The advantages of using a format like XML for metadata--at least as a communications format--is not only the open and public nature of the content, which aids the goal of information-preservation over time, but also that this approach facilitates the use of tools for parsing. Documents in XML (or other markup language), even if produced by various hands, could easily be reviewed for quality and validated when digital objects are deposited in a repository.
1.2.6 Manifestations of the Same Content Unit: Master and Derivative Versions
The Library creates digital reproductions at different levels of quality, with different purposes in mind. For its photographic collections, for example, the production process creates a very high resolution master file (sometimes on the order of 500-1000 dpi). This "master" or "archival" file is intended to serve the following purposes:
In the case of photographs, the set of digital files--the master and initial set of derivatives--that reproduce the photograph are produced by a specialist conversion contractor. In other cases, e.g., document images, the specialist conversion contractor produces only the master file and delivers it to the Library. After it has been through quality review and is copied to the server, the Library produces needed derivative manifestations, usually in a batch process.

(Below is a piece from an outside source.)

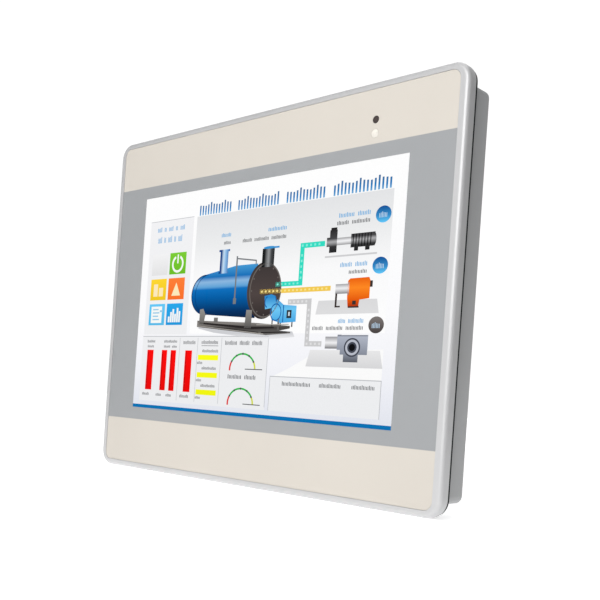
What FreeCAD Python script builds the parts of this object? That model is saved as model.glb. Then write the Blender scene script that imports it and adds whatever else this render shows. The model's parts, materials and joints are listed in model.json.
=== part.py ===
"""Flush-mounted operator touch panel, 10-inch class, for a 260 x 202 mm panel cut-out.

Origin: middle of the cut-out, on the front surface of the panel it is mounted in.
+X is to the right seen from the front, +Y goes into the cabinet, +Z is up. Millimetres.
"""
import FreeCAD, Part
import Sketcher
import math
import os
import re

doc = FreeCAD.newDocument("touch_panel")
sheet = doc.addObject("Spreadsheet::Sheet", "Sizes")

# ---------------------------------------------------------------- driving dimensions (mm)
SIZES = dict(
    # front bezel
    bezel_wide=271, bezel_tall=213, bezel_deep=5.7, bezel_corner=9.5, bezel_edge=2.2,
    # printed front film in its recess
    film_wide=261, film_tall=205.4, film_corner=4.6, film_thick=0.45, film_sink=0.2, film_gap=0.15,
    # screen, touch glass and the window they look through
    screen_wide=208.5, screen_tall=134.4, window_margin=3, touch_margin=9, touch_thick=1.8,
    glass_corner=1, lip_thick=3.05, fit_gap=0.2,
    # display module
    seal_thick=0.5, seal_corner=2, lcd_side=11.5, lcd_top=9.3, lcd_deep=6, lcd_sheet=0.5, lcd_bend=0.5,
    cell_thick=1.4,
    # sealing gasket
    gasket_thick=2, gasket_inset=0.5, gasket_clear=0.5,
    # rear housing
    housing_inset=5.9, housing_wall=2.2, housing_deep=20.6, housing_corner=4, back_edge=1.8, boss_in=8.6,
    boss_round=4, screw_hole=1.6, sink_round=3.2, sink_deep=14, slot_in=17.6, slot_wide=12,
    slot_tall=4.6, slot_back=9,
    # connector bay at the bottom of the housing
    past=1, bay_wide=190, bay_gap=0.5, bay_wall=2.2, bay_top=62, opening_top=80,
    # rear cover
    cover_side=103, cover_top=88, cover_rise=9.8, cover_sheet=1.2, flange=8, cover_corner=5,
    cover_bend=1.8, vent_wide=2.4, vent_tall=20, vent_pitch=6.4, vent_high=44, vent_low=10,
    # chassis plate and main board
    chassis_side=124, chassis_low=61, chassis_high=84, chassis_thick=1.2, pillar_x=120.5, pillar_low=52,
    pillar_high=76, pillar_round=2.8, standoff=2.9, standoff_round=2.6, board_side=100, board_low=60,
    board_high=78, board_thick=1.6, stand_x=94, stand_low=34, stand_high=72,
    # fasteners (M3)
    thread=1.25, head_round=2.8, head_tall=2, socket_round=1.5, socket_deep=1.1, thread_bite=2.4,
    thread_end=1, cover_screw_low=50, cover_screw_step=67, cover_boss_round=3, cover_boss_tall=6,
    # indicators
    lamp_x=81.8, lamp_z=87.1, lamp_round=1.9, sensor_z=80.1, sensor_round=2.2, lens_gap=0.1,
    lens_back=0.3, led_board_wide=16, led_board_low=78.3, led_board_tall=14, led_board_thick=1,
    led_post=1.3, led_post_z=90.4, led_post_x=6.2, led_chip=1.6, led_chip_tall=0.7,
    # sockets along the port plate
    port_sheet=1.2, port_gap=0.25, plate_step=0.2, cover_gap=0.2, power_x=-79, pole_pitch=5.08,
    block_side=1, block_stand=9.6, block_drop=14, block_up=6, wire_deep=9, screw_well=2.15,
    screw_head=1.9, head_thick=1.6, screw_shank=1.3, screw_long=6.2, shank_gap=0.15, shoulder=0.8,
    slot_cut=0.5, slot_cut_deep=0.9, cage_wide=3.9, cage_tall=4.6, cage_deep=4.6, cage_wall=0.6,
    cage_floor=1, cage_clear=0.3, cage_travel=1.5, thread_gap=0.05, serial_a_x=-47, serial_b_x=-9,
    serial_wide=31, serial_deep=12.5, serial_long=12, shell_wide=17, shell_deep=8.4, shell_drop=6,
    shell_sheet=0.5, shell_bend=2, shell_groove=0.6, contact_sink=3, contact_round=0.5,
    contact_pitch=2.74, contact_row=2.84, jack_in=12.5, jack_round=2.7, jack_long=5, jack_stem=1.7,
    jack_thread=1.25, jack_grip=4, jack_floor=1, lan_x=22, lan_wide=16, lan_deep=13.6, lan_long=21,
    lan_drop=1, lan_hole=11.8, lan_hole_deep=8.2, lan_cavity=13, lan_hole_off=0.6, latch_deep=1.2,
    latch_long=6, wire_pitch=1.1, wire_half=0.2, wire_tall=0.8, wire_start=3, usb_x=43, usb_stand=1,
    usb_wide=14.5, usb_deep=7, usb_long=17, usb_drop=1.4, usb_sheet=0.9, usb_tongue=1.8, usb_b_x=61,
    usb_b_wide=12, usb_b_deep=11, usb_b_long=16, usb_b_sheet=1.7, usb_b_tongue=3.2, usb_b_cavity=9,
    tongue_in=1, reset_x=74, reset_stand=5, reset_round=2, reset_flange=2.8, reset_flange_tall=1,
    reset_out=1.6, reset_gap=0.25, reset_travel=1, switch_half=4, switch_tall=6, plunger_round=1.1,
    plunger_in=1.5, dip_x=86, dip_pitch=2.54, dip_stand=0.6, dip_deep=9.4, dip_up=4, dip_drop=1,
    dip_slot=1.5, dip_slot_long=4.8, dip_slot_deep=1.6, lever_wide=1.1, lever_long=1.8, lever_out=0.9,
    lever_gap=0.3,
    # what stands on the main board
    chip_z=20, chip_half=15, chip_tall=2.4, pad_tall=0.8, sink_half=22, sink_base=2.4, fin_tall=9,
    fin_thick=1.4, fin_pitch=5.4, cell_x=58, cell_z=40, coin_round=10, coin_tall=3.2, holder_wall=2,
    holder_floor=0.8, coin_gap=0.15, clip_half=3, clip_sheet=0.4, can_x=-52, can_z=42, can_half=17,
    can_tall=4, cap_x=-78, cap_step=14, cap_z=-30, cap_round=5, cap_tall=12, header_wide=5,
    header_tall=1.6, cable_thick=0.3, lcd_tail_in=9.75, lcd_cable_x=106, lcd_cable_low=-30,
    lcd_cable_high=-5, touch_cable_x=118, touch_cable_low=26, touch_cable_high=40, cable_slot=1,
    touch_tail_y=0.9, lamp_cable_low=78, lamp_cable_high=84, lamp_cable_z=86, label_wide=60,
    label_tall=24, label_thick=0.2, label_x=60, label_z=14, earth_x=-66.6, earth_in=4, stud_round=2,
    stud_gap=0.1, stud_long=9, stud_head=1, nut_round=4, nut_tall=2.4,
)
for row, (alias, number) in enumerate(SIZES.items(), start=1):
    sheet.set(f"A{row}", alias)
    sheet.set(f"B{row}", str(number))
    sheet.setAlias(f"B{row}", alias)
doc.recompute()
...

Similar approaches will be used for the audio and video content in the Prototyping Project, as worked out in more detail in the planning phase. It seems clear that digital audio objects and digital video objects will contain multiple manifestations of audio and video files. But at this writing it is not clear whether it will be practical to place the video master within the digital object or if it is best held in an offline videotape version. Nor is it clear whether it will be most practical to produce the derivative files prior to loading into the repository--like photographs today--or whether what it will be best to develop what might be called a content processing and migration service that operates on objects in the repository to create the needed derivative manifestations of the master files.